Liste de présence (2)

La voisine théâtreuse: quarantaine bien tassée. Nom à consonance grecque. Très bavarde, très curieuse. Assez exotique, derrière ses grosses lunettes de soleil. Au début, ne se plaisait pas du tout dans l'immeuble. Déteste le restaurant turc voisin, qu'elle considère comme un repaire de mafieux. Le bruit de la terrasse, en été, l'empêche de dormir. S'est aussi passablement plainte du chauffage (à raison...) Mais a refusé mon aide le soir d'hiver où j'ai proposé de lui purger ses radiateurs. Ne donne pourtant pas l'impression de vouloir déménager. La tentation a parfois existé de l'inviter à prendre un verre sur la terrasse; mais l'impulsion a fait long feu. On en reste au vouvoiement.

Les voisins de tout en bas: un couple d'ex-Yougoslavie. Elle, petite, de longs cheveux. Portait anciennement des lunettes démodées, à monture dorée. Aussi, des talons aiguilles. L'ai parfois croisée à l'épicerie, achetant prestement des quantités de bière ou de vin. Accent croate, ou bosniaque. Lui: accent vaudois. Opéré d'une jambe voici quelques années, ne marchait plus qu'avec difficulté. Semble s'en être bien remis. Plutôt gentils. Ont un jour planté un lilas dans la plate-bande, laissée en friche par la conciergerie. Ce lilas prospère, de même que les plantes sur leur balcon, très fourni, avec de puissants géraniums.

Madame J. a dépassé huitante ans.

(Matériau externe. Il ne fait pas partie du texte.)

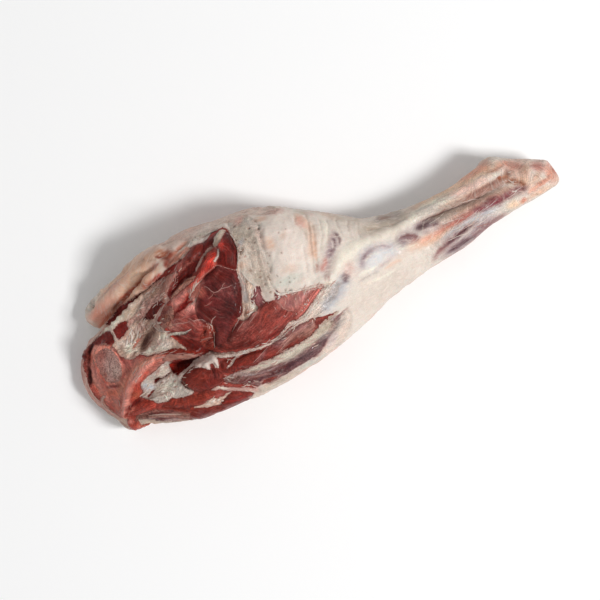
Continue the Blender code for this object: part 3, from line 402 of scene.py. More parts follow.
MEAT_STAINS = [
    # inside muscles
    (-90, 48.6, 8, 4.6, 45, "vermilion", 0.9), (-84, 53, 5, 3, 60, "scarlet", 0.7),
    (-108, 38, 15, 2.4, 24, "coral", 0.75), (-130, 29, 8, 3, 16, "old rose", 0.7),
    (-117, 31.5, 9, 2.2, 24, "red", 0.8), (-94, 43, 6, 3, 20, "blood", 0.6),
    (-107, 42.5, 8, 2.2, 35, "brown meat", 0.8), (-92, 2, 13, 12, -60, "clot", 0.85),
    (-96, 24, 9, 6, 10, "clot", 0.6), (-110, 1, 7, 6, 0, "deep red", 0.6),
    (-79, 16, 3.5, 15, -14, "clot", 0.8), (-88, 33, 12, 6, -30, "deep red", 0.7),
    (-104, 20, 9, 16, 10, "dark meat", 0.6), (-112, 8, 6, 14, 5, "deep red", 0.6),
    (-98, -14, 14, 6, -40, "dark meat", 0.7), (-110, 27, 8, 7, -30, "apricot", 0.6),
    # the clot stain at (-66, 56) is painted shade down the right edge of the upper right muscle, and the
    # vermilion one at (-73.5, 59) is a painted highlight on that muscle
    (-108, -20, 6, 8, 10, "rosy meat", 0.6), (-66, 56, 2.6, 12, -8, "clot", 0.85),
    (-73.5, 59, 3.5, 7, -10, "vermilion", 0.85), (-71, 41, 4, 7, 20, "deep red", 0.7),
    (-125, 58, 6, 2.6, 10, "blood", 0.6), (-129, 52, 6, 4, 40, "clay", 0.7),
    (-119, 57.4, 8, 2.6, 24, "old rose", 0.6), (-134, 44, 5, 3, 40, "clay", 0.5),
    (-114, 49, 12, 2, 14, "deep red", 0.7), (-81, 65, 8, 2.2, 40, "deep red", 0.7),
    (-77, 71.5, 7, 1.5, 22, "scarlet", 0.7), (-146, 7, 9, 4.6, -26, "skin pink", 0.6),
    (-145.4, 12.4, 4, 2.6, -20, "rose", 0.7), (-134, 13, 6, 3, -40, "old rose", 0.6),
    (-127, 7, 4, 9, -30, "dark meat", 0.7), (-136, -2, 8, 3, -25, "dark meat", 0.6),
    (-132, -9, 6, 3, -30, "clot", 0.6), (-152, -5, 2.6, 9, 25, "coral", 0.9),
    (-139, -16, 9, 4, -48, "deep red", 0.8), (-122, -21, 3.2, 4.2, 15, "deep red", 0.9),
    (-155, 6, 4, 5, 20, "vermilion", 0.8), (-148, 9, 5, 2.4, -15, "warm cream", 0.7),
    # lower middle
    (-68, -27, 16, 7, 10, "brick", 0.5), (-60, -19, 8, 8, 20, "meat", 0.7),
    (-92, -35, 16, 3.5, -6, "deep red", 0.8), (-62, -37, 12, 2.6, 6, "wine", 0.8),
    (-109, -31, 9, 3, -22, "brown meat", 0.7), (-82, -19, 7, 5, 30, "skin pink", 0.5),
    (-71, -13, 6, 4, 0, "rose", 0.6), (-29, -17, 18, 5, 6, "heather", 0.7),
    (-46, -16, 10, 3, 10, "old rose", 0.4), (-46, -27, 14, 4, 14, "brick", 0.6),
    (-20, -13, 12, 2.2, -5, "skin pink", 0.7), (-98, -50, 11, 4, 8, "meat", 0.7),
    (-72, -54, 9, 3, 10, "rosy meat", 0.7), (-106, -51, 8, 4, 12, "wine", 0.6),
    (-84, -57, 14, 1.8, 2, "wine", 0.7), (-85, -77, 4.5, 1.2, 0, "deep red", 0.9),
    # lower left
    (-145, -49, 11, 7, 20, "meat", 0.6), (-159, -50, 2.6, 8, 18, "sallow", 0.85),
    (-136, -55, 8, 4, 15, "wine", 0.6), (-129, -48, 2, 8, -12, "dark meat", 0.7),
    (-168, -68, 12, 2.4, -18, "deep red", 0.7), (-158, -79.5, 8, 3, -10, "dark meat", 0.8),
    (-120, -81, 12, 2.4, -10, "blood", 0.7), (-208, -38, 6, 4, 35, "tan", 0.6),
    (-196, -26.5, 9, 2.2, 28, "brick", 0.7), (-211, -53, 10, 3, 2, "rosy meat", 0.6),
    (-237, -36, 3.6, 9, 25, "red", 0.8), (-229, -36, 5, 8, 30, "old rose", 0.7),
    (-225, -46, 4, 6, 30, "old rose", 0.6), (-206, -14, 4, 3, 15, "brick", 0.6),
    (-220, -29, 7, 4, 20, "peach", 0.55), (-238, -20, 4, 9, -4, "clay", 0.7),
    (-244, -18, 1.6, 8, 0, "coral", 0.6), (-218, 24, 6, 2, 8, "rust", 0.6),
    (-160, -33, 5, 1.8, -6, "vermilion", 0.8), (-164, -28, 3, 3, 0, "red", 0.8),
    # flap and far edge
    # the black red stain at (-152, 51) is painted shade in the gap line under the flap's lip
    (-152, 51, 10, 1.6, 18, "black red", 0.9), (-140, 57, 6, 2.4, 20, "blood", 0.8),
    # lower edge of the thigh
    (-24, -18.6, 12, 3.6, -8, "rose", 0.4), (-70, -12.4, 6, 2.6, 24, "rose", 0.5),
    (-131, -4, 5, 4, -20, "wine", 0.7),
    # chump end and cavities, in finer steps
    (-160, -32, 5, 2.4, -4, "rust", 0.9), (-165, -28, 2.4, 3, 0, "scarlet", 0.6),
    # the black red stain at (-146, -30.5) is painted shade in the deep cleft
    (-146, -30.5, 14, 2, -8, "black red", 0.8), (-240, 4, 2.6, 10, 12, "old rose", 0.8),
    (-236, 12, 4, 5, 40, "coral", 0.5), (-234, -6, 6, 18, 0, "brick", 0.45),
    (-232, -12, 2.4, 9, -4, "red", 0.6), (-226, -22, 8, 2, -16, "dark meat", 0.9),
    (-213, -17, 6, 2, 40, "brick", 0.7), (-207, 0, 1.8, 7, 10, "dark meat", 0.8),
    (-208.6, 9, 2.2, 6, 24, "rosy meat", 0.8), (-237, -31, 3, 5, 10, "rose", 0.6),
    (-233, -47, 3, 6, 30, "heather", 0.6), (-218, -66, 3, 4, 0, "apricot", 0.8),
    (-224, -59, 4, 2, 0, "rose", 0.7), (-200, -50, 6, 3, 0, "rust", 0.5),
    (-218, -49.6, 6, 1.6, 20, "salmon", 0.6),
]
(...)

On ne se croise guère que le samedi ou le dimanche matin. Se fait livrer ses repas depuis quelques années. Un jour, un type lui a volé son plateau repas, déposé sur son paillasson; puis, s'est vanté auprès d'elle de ce larcin. Ces livraisons régulières lui donnent un cadre, un tempo à ses journées. Sans quoi, son rythme circadien se décale vers la nuit, les programmes TV de pas d'heure. Je l'imagine, alternant phases de veille et ronflements sous un plaid, alors que réalité et fiction s'engluent dans une mélasse qui prend la couleur indéfinie des rideaux du salon; ensuite un mauvais sommeil. Et la dame du CSR la retrouve totalement ensuquée, en fin de matinée. Son audition semble meilleure. Peut-être un nouvel appareil, plus discret?

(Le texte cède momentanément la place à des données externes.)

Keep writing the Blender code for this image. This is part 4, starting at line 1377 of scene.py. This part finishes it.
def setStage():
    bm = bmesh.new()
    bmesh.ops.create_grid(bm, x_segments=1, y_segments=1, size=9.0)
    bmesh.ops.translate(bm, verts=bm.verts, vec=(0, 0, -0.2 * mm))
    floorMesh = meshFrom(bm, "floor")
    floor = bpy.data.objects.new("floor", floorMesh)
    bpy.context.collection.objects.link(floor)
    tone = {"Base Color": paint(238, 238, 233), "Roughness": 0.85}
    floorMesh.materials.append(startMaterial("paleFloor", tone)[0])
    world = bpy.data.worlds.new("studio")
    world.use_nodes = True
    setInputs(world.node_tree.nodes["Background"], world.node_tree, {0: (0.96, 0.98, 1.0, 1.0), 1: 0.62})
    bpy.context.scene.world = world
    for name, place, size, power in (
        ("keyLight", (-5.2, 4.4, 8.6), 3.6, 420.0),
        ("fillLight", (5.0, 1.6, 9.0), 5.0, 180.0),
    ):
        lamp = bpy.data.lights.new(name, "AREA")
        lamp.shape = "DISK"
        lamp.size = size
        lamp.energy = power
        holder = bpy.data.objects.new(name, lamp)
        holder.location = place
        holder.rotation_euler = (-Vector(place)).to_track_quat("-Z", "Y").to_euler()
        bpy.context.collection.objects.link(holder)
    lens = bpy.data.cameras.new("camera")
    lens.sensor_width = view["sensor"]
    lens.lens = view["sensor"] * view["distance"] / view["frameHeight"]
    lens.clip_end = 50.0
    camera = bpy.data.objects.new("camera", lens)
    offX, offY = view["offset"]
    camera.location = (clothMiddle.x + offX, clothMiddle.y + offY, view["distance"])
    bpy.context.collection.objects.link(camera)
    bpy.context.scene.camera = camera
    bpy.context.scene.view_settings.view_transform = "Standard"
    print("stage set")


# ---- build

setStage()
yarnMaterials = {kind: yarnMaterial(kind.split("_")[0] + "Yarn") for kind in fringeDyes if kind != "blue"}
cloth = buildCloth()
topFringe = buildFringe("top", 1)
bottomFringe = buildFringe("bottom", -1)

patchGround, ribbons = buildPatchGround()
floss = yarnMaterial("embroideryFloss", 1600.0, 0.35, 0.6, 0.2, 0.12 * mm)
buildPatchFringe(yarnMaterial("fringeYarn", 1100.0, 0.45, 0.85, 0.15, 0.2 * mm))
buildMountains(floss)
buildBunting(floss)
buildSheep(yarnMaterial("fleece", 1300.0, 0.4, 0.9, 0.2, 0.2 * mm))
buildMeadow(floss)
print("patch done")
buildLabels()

Sa voisine de palier, énergique, pipelette à l'occasion (surtout pour critiquer la régie). M'annonce un jour de but en blanc qu'elle est tombée au chômage (ceci à passé soixante ans). Je l'aide à refaire son CV, le poster sur JobUP, créer un profil LinkedIn. Ouvrière en imprimerie, sans diplômes... c'est assez mal barré. Elle m'invite chez elle pour opérer sur son propre ordinateur (dont elle donne tous les mots de passe), m'offre un café. C'était il y a plus d'une année. On n'est pas passé au tutoiement, mais c'est plutôt de mon fait, je suppose...

Le vendeur de l'épicerie: un Kurde, trapu, parfois soucieux. L'ai soupçonné au début de ne pas tiper tous mes achats. Apparemment à tort. Fait un bon tandem avec le patron, dont la femme n'a plus besoin de venir, le soir, quand des clients un peu louches se meuvent à l'occasion sous les néons du magasin. Le clochard à longs cheveux qui squattait une chaise dans un coin, ne vient plus. Mais le fils, parfois, est derrière la caisse. Le patron fait assez systématiquement la fermeture.

Les jeunes du rez: ont repris le petit appartement sous ma chambre. L'odeur de leurs cigarettes s'introduit parfois par la porte-fenêtre, quand ils profitent du crépuscule sur leur balcon. Plutôt aimables. On sait quand ils sont allés et venus (et surtout quand ils ont pris l'ascenseur) au puissant sillage exagérément parfumé qu'ils laissent derrière eux. Je les imagine commerciaux, genre force de vente ou conseil client dans une agence Salt.

Le type d'en face, chauve, petit, soixantaine basanée. Sort régulièrement fumer sur son balcon. On s'observe de loin, moi à la fenêtre, tous deux soufflant de la fumée. L'ai croisé une fois ou deux à l'épicerie. Une fois aussi, cet été, rue Haldimand (mais j'ai fait semblant de ne pas le voir). Le soupçonne d'être gay... suis prêt à parier que je connais son profil. Apparaît parfois avec un autre homme sur le balcon. La lumière est éteinte très tôt, avant 22 heures. Il ne dort peut-être pas là. 

La sorcière d'en face, qui nettoyait le trottoir à grande eau, pendant un temps interminable, avec son jet de jardin, a disparu. Je vois parfois son mari, parfois son fils, avec qui cette activité de nettoyage était partagée. Elle, avec ses longs cheveux gris, ses sabots de jardin, ne se montre plus. Malade? Accidentée? Morte? Tout est possible. En tout cas leur facture d'eau doit s'en trouver allégée.